I’m wandering Oxford Street, in Osu. The sun beats down and merchants seek shade, respite. There is a contrast here. Dozens of old style market stalls, all ranges of colors, fabrics, plastic wares, football jerseys. The stalls sit in the foreground, backed by casinos, electronics stores, fast food joints, banks. If you need something, anything, you can wander and probably find it.
Today it’s only a short way and I find exactly what I’m looking for. A mini-pyramid of all socks, all sizes, all patterns. Neatly laid out right there on the street, snuggled up against the endless parade of beeping taxis.
The stripes call me.
how much for one pair
five Ghana, please
I had come with 50 in hand, thinking that this upscale neighborhood would beg higher prices. Bargaining is expected. But I find myself feeling okay with this initial bid and, to be honest, not in the mood to quibble. It’s lower than I expected, and buying on the street is really about finding a win-win. 5 per pair works for me, works for him.

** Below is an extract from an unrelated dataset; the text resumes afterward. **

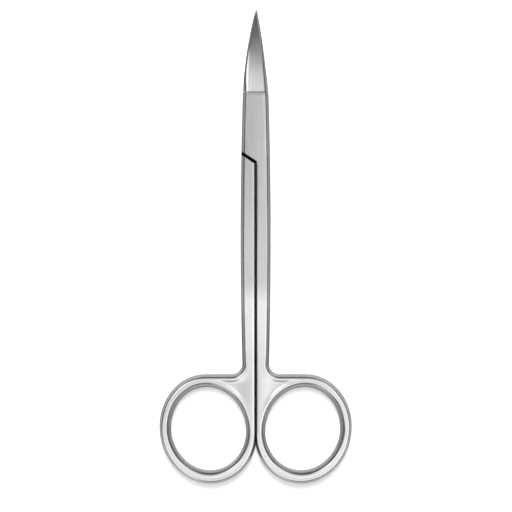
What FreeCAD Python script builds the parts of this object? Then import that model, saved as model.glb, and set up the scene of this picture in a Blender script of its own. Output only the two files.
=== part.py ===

I finger through a variety of matching sets before I find what I need: blue and gray stripes, black and gray stripes, both ankle high.
But then I see the ones that set my heart aflutter. Black Stars. Ghana flag socks, perfect for tonight’s match against Kenya. Perfect for school. Perfect for weddings, parties, anything. They’re certain to wear quickly, but no matter. I’ve found my soul socks.
I hand over our agreed happy medium. He packages five pairs in a single rubber band and offers a black plastic sack.
no bag please, keep Ghana clean
I offer, with a smile.
He smiles back, entreats me to visit again, and waves as I wander off.
Now I’ve got my colors.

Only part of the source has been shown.